# Stated task
Using the data that follows, return exactly the lines from the one that contains "cover_spring();" through the one that contains "low, high = Vector((1e9,)", ends included.

Start Provided entries

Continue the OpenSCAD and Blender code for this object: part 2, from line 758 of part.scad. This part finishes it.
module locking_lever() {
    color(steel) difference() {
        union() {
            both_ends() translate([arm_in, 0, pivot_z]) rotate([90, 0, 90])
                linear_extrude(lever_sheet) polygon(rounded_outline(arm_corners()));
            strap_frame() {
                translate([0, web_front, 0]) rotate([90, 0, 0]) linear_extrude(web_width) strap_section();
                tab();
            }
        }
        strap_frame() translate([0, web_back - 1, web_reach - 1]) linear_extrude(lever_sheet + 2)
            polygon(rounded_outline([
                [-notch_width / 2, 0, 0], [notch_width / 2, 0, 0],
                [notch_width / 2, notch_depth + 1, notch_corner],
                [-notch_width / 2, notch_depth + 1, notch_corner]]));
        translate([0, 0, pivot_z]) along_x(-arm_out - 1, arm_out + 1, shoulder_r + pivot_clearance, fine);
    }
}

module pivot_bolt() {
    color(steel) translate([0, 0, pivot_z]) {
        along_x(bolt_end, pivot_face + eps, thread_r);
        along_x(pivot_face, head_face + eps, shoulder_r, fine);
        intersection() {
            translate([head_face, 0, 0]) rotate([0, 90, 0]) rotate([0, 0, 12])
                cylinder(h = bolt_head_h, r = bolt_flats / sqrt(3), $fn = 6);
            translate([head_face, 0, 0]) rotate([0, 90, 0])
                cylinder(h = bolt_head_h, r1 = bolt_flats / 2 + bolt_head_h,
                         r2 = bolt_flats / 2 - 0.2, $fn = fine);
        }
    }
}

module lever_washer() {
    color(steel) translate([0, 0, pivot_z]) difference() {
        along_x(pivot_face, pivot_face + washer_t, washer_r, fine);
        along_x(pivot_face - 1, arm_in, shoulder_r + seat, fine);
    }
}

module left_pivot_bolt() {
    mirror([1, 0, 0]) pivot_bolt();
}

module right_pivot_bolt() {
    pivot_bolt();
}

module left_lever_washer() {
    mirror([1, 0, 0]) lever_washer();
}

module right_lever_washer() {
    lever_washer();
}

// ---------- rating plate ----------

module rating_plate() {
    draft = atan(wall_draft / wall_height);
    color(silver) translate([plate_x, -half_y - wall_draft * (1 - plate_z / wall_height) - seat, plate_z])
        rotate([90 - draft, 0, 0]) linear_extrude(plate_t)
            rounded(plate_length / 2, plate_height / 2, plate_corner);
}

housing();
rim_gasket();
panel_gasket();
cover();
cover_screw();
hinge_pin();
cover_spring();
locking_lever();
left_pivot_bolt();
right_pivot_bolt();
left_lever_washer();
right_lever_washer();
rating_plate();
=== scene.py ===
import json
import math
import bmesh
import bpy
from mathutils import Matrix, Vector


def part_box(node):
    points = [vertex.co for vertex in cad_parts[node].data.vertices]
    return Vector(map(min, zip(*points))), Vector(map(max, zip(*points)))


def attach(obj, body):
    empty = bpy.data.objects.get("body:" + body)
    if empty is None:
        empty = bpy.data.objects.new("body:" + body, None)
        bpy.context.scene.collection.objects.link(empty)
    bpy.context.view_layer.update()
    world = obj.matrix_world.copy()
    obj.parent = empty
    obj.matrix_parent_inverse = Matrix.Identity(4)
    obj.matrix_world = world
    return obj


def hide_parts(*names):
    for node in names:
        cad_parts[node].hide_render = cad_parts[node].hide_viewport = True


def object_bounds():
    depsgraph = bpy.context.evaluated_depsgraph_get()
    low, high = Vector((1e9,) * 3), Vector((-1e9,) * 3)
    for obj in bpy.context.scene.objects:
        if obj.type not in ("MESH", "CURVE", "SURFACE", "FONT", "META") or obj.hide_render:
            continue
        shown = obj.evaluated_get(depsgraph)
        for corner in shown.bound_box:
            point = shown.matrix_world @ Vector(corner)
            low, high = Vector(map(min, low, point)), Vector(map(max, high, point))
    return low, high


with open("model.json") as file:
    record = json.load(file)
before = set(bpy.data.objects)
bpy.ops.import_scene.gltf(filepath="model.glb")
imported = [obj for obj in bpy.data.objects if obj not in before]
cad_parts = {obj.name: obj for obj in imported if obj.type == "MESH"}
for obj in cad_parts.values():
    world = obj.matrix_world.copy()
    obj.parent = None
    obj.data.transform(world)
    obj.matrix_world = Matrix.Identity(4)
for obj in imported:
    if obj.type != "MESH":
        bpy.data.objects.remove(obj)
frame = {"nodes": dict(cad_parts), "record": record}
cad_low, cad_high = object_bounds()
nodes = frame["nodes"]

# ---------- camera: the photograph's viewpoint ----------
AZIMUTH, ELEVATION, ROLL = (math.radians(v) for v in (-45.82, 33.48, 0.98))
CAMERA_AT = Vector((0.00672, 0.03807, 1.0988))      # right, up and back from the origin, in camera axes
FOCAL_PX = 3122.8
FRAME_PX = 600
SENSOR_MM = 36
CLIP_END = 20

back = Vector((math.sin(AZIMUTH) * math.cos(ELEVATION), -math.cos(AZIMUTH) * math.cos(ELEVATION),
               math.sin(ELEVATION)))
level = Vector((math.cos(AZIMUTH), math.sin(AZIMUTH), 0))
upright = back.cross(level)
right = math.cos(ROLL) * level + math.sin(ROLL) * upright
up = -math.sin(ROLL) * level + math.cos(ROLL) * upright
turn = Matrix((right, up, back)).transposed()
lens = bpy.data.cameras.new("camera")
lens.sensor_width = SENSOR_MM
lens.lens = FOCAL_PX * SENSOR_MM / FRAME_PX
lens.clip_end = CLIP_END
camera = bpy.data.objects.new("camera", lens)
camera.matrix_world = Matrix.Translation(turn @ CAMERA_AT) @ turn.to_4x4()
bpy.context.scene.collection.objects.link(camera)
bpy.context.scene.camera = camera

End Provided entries
Start Provided entries

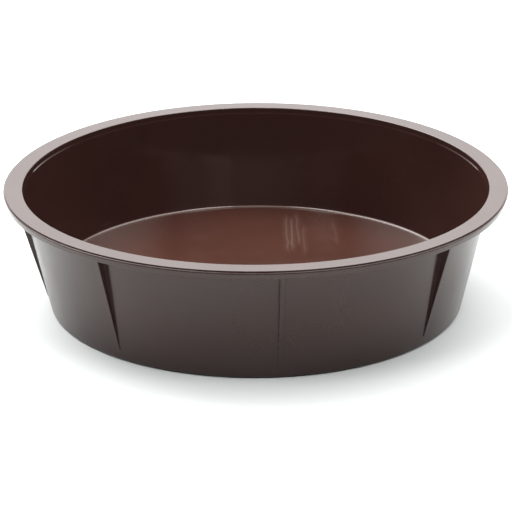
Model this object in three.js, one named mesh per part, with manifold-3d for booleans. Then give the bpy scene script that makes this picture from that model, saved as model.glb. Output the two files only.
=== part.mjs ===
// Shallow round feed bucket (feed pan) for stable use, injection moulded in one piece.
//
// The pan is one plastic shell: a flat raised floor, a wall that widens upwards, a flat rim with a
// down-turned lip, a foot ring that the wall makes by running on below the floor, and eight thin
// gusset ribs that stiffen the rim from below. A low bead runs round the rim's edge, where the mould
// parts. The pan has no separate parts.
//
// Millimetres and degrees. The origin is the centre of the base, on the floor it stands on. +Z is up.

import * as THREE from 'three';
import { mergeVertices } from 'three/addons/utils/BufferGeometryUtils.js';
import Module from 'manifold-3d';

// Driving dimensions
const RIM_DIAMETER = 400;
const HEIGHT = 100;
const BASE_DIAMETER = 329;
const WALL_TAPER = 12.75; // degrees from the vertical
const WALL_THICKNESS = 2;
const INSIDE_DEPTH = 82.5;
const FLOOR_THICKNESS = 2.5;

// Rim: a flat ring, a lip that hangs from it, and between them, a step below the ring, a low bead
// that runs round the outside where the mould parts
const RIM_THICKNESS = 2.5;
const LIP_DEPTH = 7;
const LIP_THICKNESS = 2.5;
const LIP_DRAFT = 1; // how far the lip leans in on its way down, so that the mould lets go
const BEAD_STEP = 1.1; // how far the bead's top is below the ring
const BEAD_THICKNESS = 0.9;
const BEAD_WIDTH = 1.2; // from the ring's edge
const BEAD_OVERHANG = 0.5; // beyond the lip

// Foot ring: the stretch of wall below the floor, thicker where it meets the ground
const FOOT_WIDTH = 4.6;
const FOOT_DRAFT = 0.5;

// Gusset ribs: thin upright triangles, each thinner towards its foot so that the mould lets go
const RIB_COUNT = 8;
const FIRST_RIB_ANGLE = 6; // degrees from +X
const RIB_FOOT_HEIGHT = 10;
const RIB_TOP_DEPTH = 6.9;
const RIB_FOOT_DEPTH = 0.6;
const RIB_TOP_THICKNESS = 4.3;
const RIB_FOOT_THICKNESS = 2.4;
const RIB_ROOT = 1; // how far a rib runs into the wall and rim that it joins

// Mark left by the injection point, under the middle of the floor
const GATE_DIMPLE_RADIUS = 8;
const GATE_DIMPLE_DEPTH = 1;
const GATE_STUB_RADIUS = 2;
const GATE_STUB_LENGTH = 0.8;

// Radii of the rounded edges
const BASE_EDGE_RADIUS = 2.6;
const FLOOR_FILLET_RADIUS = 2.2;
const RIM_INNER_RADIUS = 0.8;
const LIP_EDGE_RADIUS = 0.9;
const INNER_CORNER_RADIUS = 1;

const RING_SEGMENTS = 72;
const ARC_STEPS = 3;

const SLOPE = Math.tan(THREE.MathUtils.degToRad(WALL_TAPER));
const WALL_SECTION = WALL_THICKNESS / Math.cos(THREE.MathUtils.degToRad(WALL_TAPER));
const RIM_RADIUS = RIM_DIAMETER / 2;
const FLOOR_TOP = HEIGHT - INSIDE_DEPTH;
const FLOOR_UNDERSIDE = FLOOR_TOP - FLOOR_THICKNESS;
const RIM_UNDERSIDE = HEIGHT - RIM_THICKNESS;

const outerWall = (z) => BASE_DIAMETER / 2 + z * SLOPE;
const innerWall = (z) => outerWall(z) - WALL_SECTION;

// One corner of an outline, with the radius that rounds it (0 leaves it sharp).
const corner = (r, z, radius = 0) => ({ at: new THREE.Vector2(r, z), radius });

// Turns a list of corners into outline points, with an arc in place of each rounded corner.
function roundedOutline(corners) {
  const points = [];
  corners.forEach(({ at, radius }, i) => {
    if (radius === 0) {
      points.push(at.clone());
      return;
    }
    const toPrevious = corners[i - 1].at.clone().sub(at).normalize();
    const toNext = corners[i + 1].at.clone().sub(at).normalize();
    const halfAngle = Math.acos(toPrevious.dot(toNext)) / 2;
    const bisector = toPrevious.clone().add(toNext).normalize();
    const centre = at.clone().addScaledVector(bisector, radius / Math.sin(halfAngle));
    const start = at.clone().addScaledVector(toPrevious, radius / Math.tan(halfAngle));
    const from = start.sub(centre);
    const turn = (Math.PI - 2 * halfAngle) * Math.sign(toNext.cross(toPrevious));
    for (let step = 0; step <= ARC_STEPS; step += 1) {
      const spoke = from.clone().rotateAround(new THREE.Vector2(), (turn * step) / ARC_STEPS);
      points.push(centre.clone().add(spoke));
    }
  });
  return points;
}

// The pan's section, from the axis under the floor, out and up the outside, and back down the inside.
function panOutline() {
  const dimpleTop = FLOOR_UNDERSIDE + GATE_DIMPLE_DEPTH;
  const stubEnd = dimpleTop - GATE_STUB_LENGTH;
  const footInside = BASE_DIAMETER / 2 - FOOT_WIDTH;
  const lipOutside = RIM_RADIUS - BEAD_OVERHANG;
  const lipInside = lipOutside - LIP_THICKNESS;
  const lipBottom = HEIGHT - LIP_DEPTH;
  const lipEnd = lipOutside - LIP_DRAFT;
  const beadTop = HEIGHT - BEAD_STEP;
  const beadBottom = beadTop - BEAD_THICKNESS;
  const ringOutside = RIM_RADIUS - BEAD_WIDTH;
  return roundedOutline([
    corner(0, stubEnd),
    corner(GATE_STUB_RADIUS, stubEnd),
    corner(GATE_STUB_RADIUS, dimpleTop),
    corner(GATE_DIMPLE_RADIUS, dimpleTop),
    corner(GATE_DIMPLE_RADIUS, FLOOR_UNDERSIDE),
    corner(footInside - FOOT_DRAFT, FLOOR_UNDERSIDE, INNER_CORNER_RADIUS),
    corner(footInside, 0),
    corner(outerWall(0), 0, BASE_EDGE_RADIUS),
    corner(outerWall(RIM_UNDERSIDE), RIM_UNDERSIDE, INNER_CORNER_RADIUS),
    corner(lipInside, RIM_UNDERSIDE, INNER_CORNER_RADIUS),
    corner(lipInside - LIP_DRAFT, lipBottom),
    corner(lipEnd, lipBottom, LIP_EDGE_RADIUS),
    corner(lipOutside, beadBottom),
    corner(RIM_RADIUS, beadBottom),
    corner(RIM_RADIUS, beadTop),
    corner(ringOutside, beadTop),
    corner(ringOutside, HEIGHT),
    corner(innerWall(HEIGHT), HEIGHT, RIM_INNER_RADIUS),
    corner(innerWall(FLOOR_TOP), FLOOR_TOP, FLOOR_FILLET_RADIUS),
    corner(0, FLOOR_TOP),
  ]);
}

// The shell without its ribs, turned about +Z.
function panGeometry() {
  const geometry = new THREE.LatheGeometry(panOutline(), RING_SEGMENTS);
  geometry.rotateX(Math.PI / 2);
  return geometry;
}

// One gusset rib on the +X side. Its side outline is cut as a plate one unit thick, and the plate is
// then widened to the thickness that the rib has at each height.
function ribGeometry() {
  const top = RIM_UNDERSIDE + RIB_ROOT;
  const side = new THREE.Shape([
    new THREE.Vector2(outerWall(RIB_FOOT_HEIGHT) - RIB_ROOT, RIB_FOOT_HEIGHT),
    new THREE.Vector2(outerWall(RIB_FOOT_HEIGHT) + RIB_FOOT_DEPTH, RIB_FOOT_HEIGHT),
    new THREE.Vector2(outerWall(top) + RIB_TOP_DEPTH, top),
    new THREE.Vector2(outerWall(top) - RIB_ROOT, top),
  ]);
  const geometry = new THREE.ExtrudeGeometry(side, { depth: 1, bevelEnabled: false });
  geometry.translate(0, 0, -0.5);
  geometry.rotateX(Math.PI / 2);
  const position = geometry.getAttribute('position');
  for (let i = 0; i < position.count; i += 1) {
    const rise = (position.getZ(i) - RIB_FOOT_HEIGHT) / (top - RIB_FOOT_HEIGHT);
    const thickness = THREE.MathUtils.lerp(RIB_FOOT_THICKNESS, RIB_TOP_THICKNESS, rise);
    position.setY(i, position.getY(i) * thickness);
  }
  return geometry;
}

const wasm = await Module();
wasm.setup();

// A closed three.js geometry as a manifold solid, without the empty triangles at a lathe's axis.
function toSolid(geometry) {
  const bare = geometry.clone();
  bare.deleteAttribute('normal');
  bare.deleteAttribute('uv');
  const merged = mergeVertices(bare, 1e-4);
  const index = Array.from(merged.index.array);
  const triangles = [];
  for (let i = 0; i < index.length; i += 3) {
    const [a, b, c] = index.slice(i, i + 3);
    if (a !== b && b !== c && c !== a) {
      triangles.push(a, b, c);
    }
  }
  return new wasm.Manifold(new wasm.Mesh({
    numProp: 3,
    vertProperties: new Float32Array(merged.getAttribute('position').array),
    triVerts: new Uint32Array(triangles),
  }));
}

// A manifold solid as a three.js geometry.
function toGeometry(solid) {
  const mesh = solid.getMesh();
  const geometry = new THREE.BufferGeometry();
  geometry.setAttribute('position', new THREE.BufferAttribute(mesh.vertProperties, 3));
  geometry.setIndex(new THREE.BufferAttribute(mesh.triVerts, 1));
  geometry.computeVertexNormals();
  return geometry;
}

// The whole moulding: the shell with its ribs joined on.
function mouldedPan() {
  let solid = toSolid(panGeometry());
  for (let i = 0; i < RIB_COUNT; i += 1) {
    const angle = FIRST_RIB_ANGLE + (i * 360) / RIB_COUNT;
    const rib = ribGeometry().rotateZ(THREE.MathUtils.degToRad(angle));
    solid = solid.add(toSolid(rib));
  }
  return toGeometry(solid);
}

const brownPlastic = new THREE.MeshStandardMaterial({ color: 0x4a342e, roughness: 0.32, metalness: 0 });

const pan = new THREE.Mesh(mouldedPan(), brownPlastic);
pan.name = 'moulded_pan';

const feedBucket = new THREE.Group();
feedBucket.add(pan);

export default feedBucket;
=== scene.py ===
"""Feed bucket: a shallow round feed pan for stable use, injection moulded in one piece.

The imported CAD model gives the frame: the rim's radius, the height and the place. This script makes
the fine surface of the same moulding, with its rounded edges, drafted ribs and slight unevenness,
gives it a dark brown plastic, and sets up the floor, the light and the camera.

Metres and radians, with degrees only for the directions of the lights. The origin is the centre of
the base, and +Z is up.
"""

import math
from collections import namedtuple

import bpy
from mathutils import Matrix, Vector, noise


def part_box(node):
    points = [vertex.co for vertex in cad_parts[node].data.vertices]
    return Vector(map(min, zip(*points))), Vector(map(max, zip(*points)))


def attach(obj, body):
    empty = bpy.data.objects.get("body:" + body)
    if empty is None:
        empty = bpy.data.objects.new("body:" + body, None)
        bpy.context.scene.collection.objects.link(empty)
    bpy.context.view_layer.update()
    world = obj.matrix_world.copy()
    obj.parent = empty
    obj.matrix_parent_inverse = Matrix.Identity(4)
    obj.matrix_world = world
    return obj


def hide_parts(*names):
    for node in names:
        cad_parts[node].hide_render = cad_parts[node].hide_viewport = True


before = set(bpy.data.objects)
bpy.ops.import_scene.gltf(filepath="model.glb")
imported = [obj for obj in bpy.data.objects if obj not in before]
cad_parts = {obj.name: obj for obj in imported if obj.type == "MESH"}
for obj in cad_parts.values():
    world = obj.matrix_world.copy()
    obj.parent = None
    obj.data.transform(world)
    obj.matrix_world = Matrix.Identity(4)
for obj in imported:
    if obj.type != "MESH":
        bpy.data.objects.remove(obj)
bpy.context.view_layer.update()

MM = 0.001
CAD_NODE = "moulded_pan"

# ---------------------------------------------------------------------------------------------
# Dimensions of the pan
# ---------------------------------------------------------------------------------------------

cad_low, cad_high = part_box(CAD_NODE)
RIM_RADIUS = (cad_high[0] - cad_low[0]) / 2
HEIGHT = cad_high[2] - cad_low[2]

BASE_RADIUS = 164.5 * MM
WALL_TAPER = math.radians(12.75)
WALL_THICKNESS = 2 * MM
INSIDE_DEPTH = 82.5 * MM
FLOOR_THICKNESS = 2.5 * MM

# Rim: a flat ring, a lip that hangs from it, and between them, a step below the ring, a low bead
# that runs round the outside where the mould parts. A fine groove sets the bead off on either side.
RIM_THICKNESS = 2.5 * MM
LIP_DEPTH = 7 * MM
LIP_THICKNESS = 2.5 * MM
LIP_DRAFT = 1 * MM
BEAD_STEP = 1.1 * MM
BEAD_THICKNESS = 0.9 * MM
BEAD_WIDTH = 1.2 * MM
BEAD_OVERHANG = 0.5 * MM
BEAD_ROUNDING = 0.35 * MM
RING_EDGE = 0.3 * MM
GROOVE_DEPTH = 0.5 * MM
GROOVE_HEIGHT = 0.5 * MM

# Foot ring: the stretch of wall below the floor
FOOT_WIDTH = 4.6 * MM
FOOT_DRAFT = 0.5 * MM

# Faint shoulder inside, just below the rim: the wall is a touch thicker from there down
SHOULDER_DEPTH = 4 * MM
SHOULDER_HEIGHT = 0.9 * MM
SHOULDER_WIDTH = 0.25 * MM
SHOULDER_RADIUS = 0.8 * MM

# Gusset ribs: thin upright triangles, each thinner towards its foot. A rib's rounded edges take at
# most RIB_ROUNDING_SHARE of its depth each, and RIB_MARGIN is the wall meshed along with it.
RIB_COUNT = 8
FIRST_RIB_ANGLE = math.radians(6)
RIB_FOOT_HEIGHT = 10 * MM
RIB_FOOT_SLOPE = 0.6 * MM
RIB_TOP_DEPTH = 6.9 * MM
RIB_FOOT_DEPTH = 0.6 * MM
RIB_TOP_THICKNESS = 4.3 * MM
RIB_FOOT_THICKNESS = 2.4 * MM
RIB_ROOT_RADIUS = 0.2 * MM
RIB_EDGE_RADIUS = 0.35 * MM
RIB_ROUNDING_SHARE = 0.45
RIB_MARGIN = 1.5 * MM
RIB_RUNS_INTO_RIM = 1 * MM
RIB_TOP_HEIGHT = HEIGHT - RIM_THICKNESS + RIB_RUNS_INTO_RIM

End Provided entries
Start Provided entries

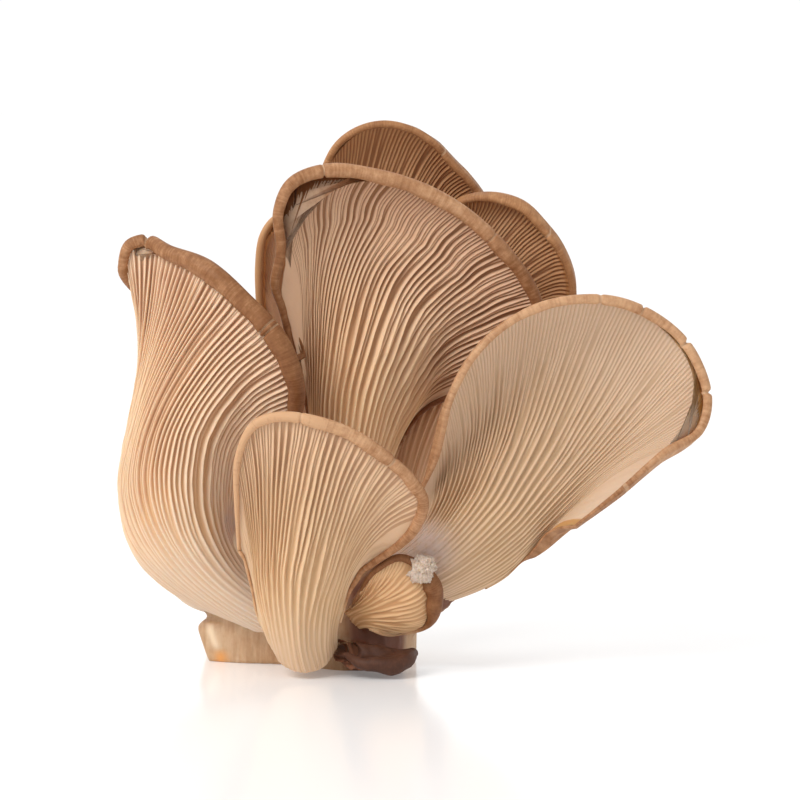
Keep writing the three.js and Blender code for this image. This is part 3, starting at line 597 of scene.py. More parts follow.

End Provided entries

# Exercise solution
cover_spring();
locking_lever();
left_pivot_bolt();
right_pivot_bolt();
left_lever_washer();
right_lever_washer();
rating_plate();
=== scene.py ===
import json
import math
import bmesh
import bpy
from mathutils import Matrix, Vector


def part_box(node):
    points = [vertex.co for vertex in cad_parts[node].data.vertices]
    return Vector(map(min, zip(*points))), Vector(map(max, zip(*points)))


def attach(obj, body):
    empty = bpy.data.objects.get("body:" + body)
    if empty is None:
        empty = bpy.data.objects.new("body:" + body, None)
        bpy.context.scene.collection.objects.link(empty)
    bpy.context.view_layer.update()
    world = obj.matrix_world.copy()
    obj.parent = empty
    obj.matrix_parent_inverse = Matrix.Identity(4)
    obj.matrix_world = world
    return obj


def hide_parts(*names):
    for node in names:
        cad_parts[node].hide_render = cad_parts[node].hide_viewport = True


def object_bounds():
    depsgraph = bpy.context.evaluated_depsgraph_get()
    low, high = Vector((1e9,) * 3), Vector((-1e9,) * 3)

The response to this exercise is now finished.